El último plano de la película juega con el tiempo, la metáfora de que YSL no ha muerto pero si ha desaparecido físicamente, la imposibilidad de que el genio muera porque permanece en el recuerdo. Encerrado en una torre de cristal, la vejez fulmina su maltrecha psicología, ampulosamente rodeado de belleza, de riquezas, de arte, ese arte del que él no se siente parte al definirse como “un pintor que fracasó”, el conjunto de una vida reunido en una casa, obsesionado con la simpleza de un cuadro que reproduce la liviandad del cuarto en el que Proust escribía frente al oropel que siempre le rodea, obsesionado de manera enfermiza con la simetría, la colocación de sus “bibelots”, la presencia de un Buda del que poca o ninguna inspiración vital recoge ya que no es YSL un ejemplo de renuncia y aceptación de la innecesariedad del apego, un ser retratado a través de espejos y miradas a través de unas permanentes gafas cuya desaparición desenfoca su mirada hasta los límites necesarios para no confundir su vida con el mundo real, “no vives en la realidad” le dirá su madre, un personaje muy presente en la película pese a sus escasas apariciones. Una película que, amén de la soberbia presentación y modo de representar un periodo de la vida del diseñador, cuenta con la impagable presencia de un actor que soporta la práctica totalidad del resultado final, la Betty de Aymeline Valade, la Loulou de la Falaise de Lea Seydoux, el Pierre Bergé de Jeremie Renier, el Jacques de Bascher de Louis Garrel, el anciano Saint Laurent de Helmut Berger, la Mme. Duzer de Valeria Bruni, la Renée de Valerie Donzelli, ……..quedan en apuntes anecdóticos ante la profundidad de la mirada, el hastío vital, la elegancia en el movimiento de Gaspard Ulliel.

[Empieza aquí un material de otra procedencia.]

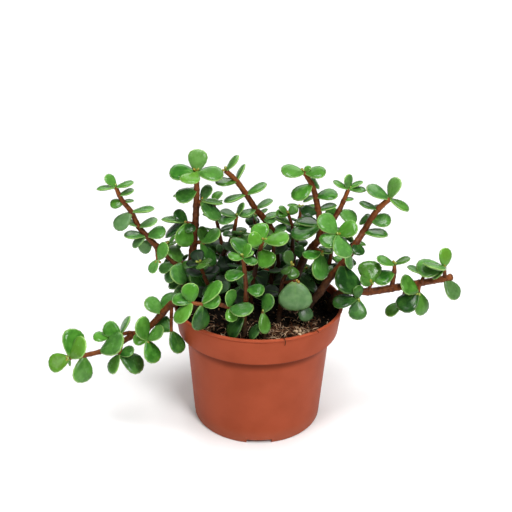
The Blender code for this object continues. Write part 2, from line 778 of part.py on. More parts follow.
def soil(stems, collection, cutters):
    """The soil: it fills the pot's inside, and each stem stands in a plain hole in it."""
    ledge = POT_HEIGHT - BAND_HEIGHT + WALL
    floor_top = FLOOR_UNDERSIDE + WALL
    edge = inside_radius(BAND_FOOT_RADIUS) + BAND_FLARE_TO_SOIL
    rings = [(share * edge, SOIL_EDGE) for share in SOIL_RINGS]
    sides = [
        (inside_radius(BAND_FOOT_RADIUS), ledge + GAP),
        (inside_radius(wall_radius(ledge)), ledge + GAP),
        (inside_radius(wall_radius(floor_top)), floor_top + GAP),
        (0, floor_top + GAP),
    ]
    earth = material("dark_peat", (0.028, 0.017, 0.011), 0.95)
    made = turned("soil", rings + sides, SOIL_STEPS, collection, earth)
    made.data = evaluated(made)
    made.modifiers.clear()
    for v in made.data.vertices:
        if v.co.z > ledge + BAND_HEIGHT / 2:
            v.co.z = ground(v.co.x, v.co.y)
    holes = []
    for stem, shoots in stems.items():
        first = shoots[0]
        radius = (first.foot_radius + GAP) / math.cos(math.pi / HOLE_SIDES)
        middle = (first.joints[0].place.x, first.joints[0].place.y, SOIL_EDGE + SOIL_RISE)
        holes.append(rod(f"{stem}_hole", middle, radius, 2 * (ROOT_DEPTH + GAP), HOLE_SIDES, cutters))
    cut(made, holes)
    return made


def tube(name, one, rooted, bevel_steps):
    """A mesh of a shoot's bare stem: a tapering tube through its joints, from any root to its end bud."""
    places = [bud.place for bud in one.joints]
    places[-1] = places[-1] + BUD * (places[-1] - places[-2]).normalized()
    if rooted:
        places.insert(0, Vector((places[0].x, places[0].y, SOIL_EDGE + SOIL_RISE - ROOT_DEPTH)))
    curve = bpy.data.curves.new(name, "CURVE")
    curve.dimensions = "3D"
    curve.bevel_depth = one.foot_radius
    curve.bevel_resolution = bevel_steps
    curve.use_fill_caps = True
    spline = curve.splines.new("POLY")
    spline.points.add(len(places) - 1)
    for number, (point, place) in enumerate(zip(spline.points, places)):
        share = max(0, number - rooted) / (len(places) - 1 - rooted)
        point.co = (*place, 1)
        point.radius = 1 + share * (one.tip_radius / one.foot_radius - 1)
    guide = bpy.data.objects.new(name, curve)
    bpy.context.scene.collection.objects.link(guide)
    mesh = evaluated(guide)
    bpy.data.objects.remove(guide)
    return mesh


def leafy_stem(name, tubes, leaves, collection, finish):
    """One stem with its side shoots and leaves, joined into one solid."""
    made = add_object(name, tubes[0], collection, finish)
    pieces = bpy.data.collections.new(f"{name}_pieces")
    bpy.context.scene.collection.children.link(pieces)
    for number, branch in enumerate(tubes[1:]):
        add_object(f"{name}_branch_{number + 1}", branch, pieces)
    for number, leaf in enumerate(leaves):
        add_object(f"{name}_leaf_{number + 1}", mesh_from("leaf", blade_shape(leaf)), pieces)
    union = made.modifiers.new("join", "BOOLEAN")
    union.operation = "UNION"
    union.operand_type = "COLLECTION"
    union.collection = pieces
    joined = evaluated(made)
    made.modifiers.clear()
    made.data = joined
    for piece in list(pieces.objects):
        bpy.data.objects.remove(piece)
    bpy.data.collections.remove(pieces)


def whole_tree(meshes):
    """One search tree of several meshes."""
    shape = bmesh.new()
    for mesh in meshes:
        shape.from_mesh(mesh)
    tree = BVHTree.FromBMesh(shape)
    shape.free()
    return tree


def main():
    """Build the whole object."""
    for old in list(bpy.data.objects):
        bpy.data.objects.remove(old)
    plant = bpy.data.collections.new("potted_elephant_bush")
    cutters = bpy.data.collections.new("cutters")
    for group in (plant, cutters):
        bpy.context.scene.collection.children.link(group)
    stems = all_stems()
    pot_made = pot(plant, cutters)
    soil_made = soil(stems, plant, cutters)
    tubes = {
        stem: [tube(stem, shoots[0], True, 1)] + [tube(stem, one, False, 0) for one in shoots[1:]]
        for stem, shoots in stems.items()
    }
    solids = [(name, whole_tree(meshes)) for name, meshes in tubes.items()]
    solids += [("pot", whole_tree([evaluated(pot_made)])), ("soil", whole_tree([evaluated(soil_made)]))]
    leaves = lay_leaves(stems, solids)
    green = material("fresh_leaf", (0.10, 0.32, 0.05), 0.35)
    for stem in stems:
        leafy_stem(stem, tubes[stem], leaves[stem], plant, green)


main()
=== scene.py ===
# %% [markdown]
# # A potted elephant bush
#
# This lesson dresses a small succulent shrub in a plastic nursery pot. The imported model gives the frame: the
# pot, the soil and twenty-two leafy stems, each a plain solid at its real place. The solids are right in size
# but coarse, so each is replaced here by a finer piece of the same form, and then soil crumbs, fibres and
# fine roots are added. All lengths are in metres. The pot stands on z = 0 with its axis on Z, +X is the
# viewer's right and -Y is towards the viewer.

# %% The frame
import math
import random
from collections import namedtuple

import bmesh
import bpy
from mathutils import Matrix, Vector, kdtree, noise


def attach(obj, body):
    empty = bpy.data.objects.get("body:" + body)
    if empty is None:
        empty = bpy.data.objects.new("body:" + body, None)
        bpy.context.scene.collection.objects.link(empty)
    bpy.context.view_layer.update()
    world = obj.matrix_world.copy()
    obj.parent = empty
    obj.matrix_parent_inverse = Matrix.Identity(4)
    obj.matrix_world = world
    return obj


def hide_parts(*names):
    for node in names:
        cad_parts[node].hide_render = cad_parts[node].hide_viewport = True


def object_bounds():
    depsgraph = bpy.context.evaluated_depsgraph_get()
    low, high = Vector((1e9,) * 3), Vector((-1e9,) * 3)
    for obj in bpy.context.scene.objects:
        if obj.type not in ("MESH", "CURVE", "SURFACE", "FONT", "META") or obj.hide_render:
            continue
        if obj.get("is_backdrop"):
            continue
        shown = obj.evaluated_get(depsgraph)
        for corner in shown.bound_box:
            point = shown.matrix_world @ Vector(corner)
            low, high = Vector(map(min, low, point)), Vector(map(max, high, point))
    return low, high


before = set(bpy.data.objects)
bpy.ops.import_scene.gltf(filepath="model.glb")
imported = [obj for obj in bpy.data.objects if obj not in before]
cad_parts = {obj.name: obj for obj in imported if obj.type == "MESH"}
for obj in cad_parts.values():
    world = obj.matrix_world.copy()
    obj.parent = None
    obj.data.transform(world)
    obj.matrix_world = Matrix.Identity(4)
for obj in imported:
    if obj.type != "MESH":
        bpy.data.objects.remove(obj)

MM = 0.001
cad_box = [list(corner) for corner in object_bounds()]
print("nodes of the frame:", len(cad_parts))
print("box of the frame:", cad_box)

# %% [markdown]
# ## Camera, floor and light
#
# A product picture of a plant is taken from a little above, with a white floor that runs up into the
# background and large soft lights. The camera stands half a metre in front of the pot and looks down at it by
# twenty-three degrees. It is placed by three directions, its right, its up and the way it looks, because
# together they also hold the slight roll of the real camera. One lamp could light the plant, but small lamps
# draw hard shadows, so broad area lights stand in for softboxes: a strong one in front on the viewer's
# right, a wide weak one on the left, and one above. A fourth one hangs over the floor behind the plant, and
# lights that floor and the plant's back, as in a real studio. Their strengths are matched to the photo: the
# floor by the pot is white, and the leaves keep their deep greens.

# %% The camera
CAMERA_PLACE = Vector((0, -0.5, 0.34))
CAMERA_RIGHT = Vector((0.9998, 0.0104, 0.0139))
CAMERA_UP = Vector((-0.0169, 0.3977, 0.9174))
CAMERA_LOOKS = Vector((-0.004, 0.9175, -0.3978))
FOCAL_PIXELS = 787
PICTURE_PIXELS = 512
SENSOR_MM = 36
LENS_MM = FOCAL_PIXELS * SENSOR_MM / PICTURE_PIXELS
NEAREST_SEEN = 0.01

camera = bpy.data.objects.new("camera", bpy.data.cameras.new("camera"))
camera.data.lens = LENS_MM
camera.data.sensor_width = SENSOR_MM
camera.data.clip_start = NEAREST_SEEN
camera.matrix_world = (
    Matrix.Translation(CAMERA_PLACE)
    @ Matrix((CAMERA_RIGHT, CAMERA_UP, -CAMERA_LOOKS)).transposed().to_4x4()
)
bpy.context.scene.collection.objects.link(camera)
bpy.context.scene.camera = camera
print("lens of the camera in millimetres:", round(LENS_MM, 1))

# %% The lights and the world
PLANT_MIDDLE = (0, 0, 0.1)
FLOOR_BEHIND = (0, 3.6, 0)


def softbox(name, place, aim, width, height, watts):
    """A rectangular area light that shines from a place towards an aim."""
    light = bpy.data.lights.new(name, "AREA")
    light.shape = "RECTANGLE"
    light.size = width
    light.size_y = height
    light.energy = watts
    lamp = bpy.data.objects.new(name, light)
    towards = Vector(aim) - Vector(place)
    lamp.matrix_world = Matrix.Translation(place) @ towards.to_track_quat("-Z", "Y").to_matrix().to_4x4()
    bpy.context.scene.collection.objects.link(lamp)


softbox("light_right", (0.55, -0.95, 1.1), PLANT_MIDDLE, 0.4, 0.5, 14.3)
softbox("light_left", (-0.75, -0.75, 0.95), PLANT_MIDDLE, 0.5, 0.7, 3.7)
softbox("light_above", (0.05, -0.2, 1.4), PLANT_MIDDLE, 0.6, 0.6, 15)
softbox("light_floor", (0, 3.6, 2.4), FLOOR_BEHIND, 4, 4, 130)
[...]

El retrato de un hombre que dejó de ser el mismo para transformarse en marca, hombre frente a mercado, la dualidad de considerar innecesario ocuparse de lo económico pero ser consciente de depender de capital ajeno para mantener la idea y la marca. En un sueño, Saint Laurent reconoce pasear con Coco Chanel por la Rue Cambon y terminar los dos llorando, el final de una época, el final de la moda como compromiso para resaltar la belleza en vez de espectáculo de la mamarrachez (no faltan las puñaladas, por ejemplo, a Jean Paul Gaultier). En definitiva el retrato psicológico de una persona empeñada en conocer “la nature profonde de la femme moderne”, de alguien que hablaba de Proust, de Mondrian…..en sus vestidos, alguien que no quiso reflejar a Warhol en sus obras porque entonces dejaría de ser YSL, una apuesta compleja que el director supera con nota, una pena que la película no termine de llegar a las carteleras españolas y que, si lo hace, termine devorada por la creciente falta de paciencia del espectador, por su creciente inadaptación al relato largo y a las propuestas que necesitan ser pensadas para ser interpretadas, la excusa de usar un personaje conocido y reconocible para retratar todo un mundo que gira a su alrededor y del que ha terminado perdiendo el control vendiendo hasta su propio nombre.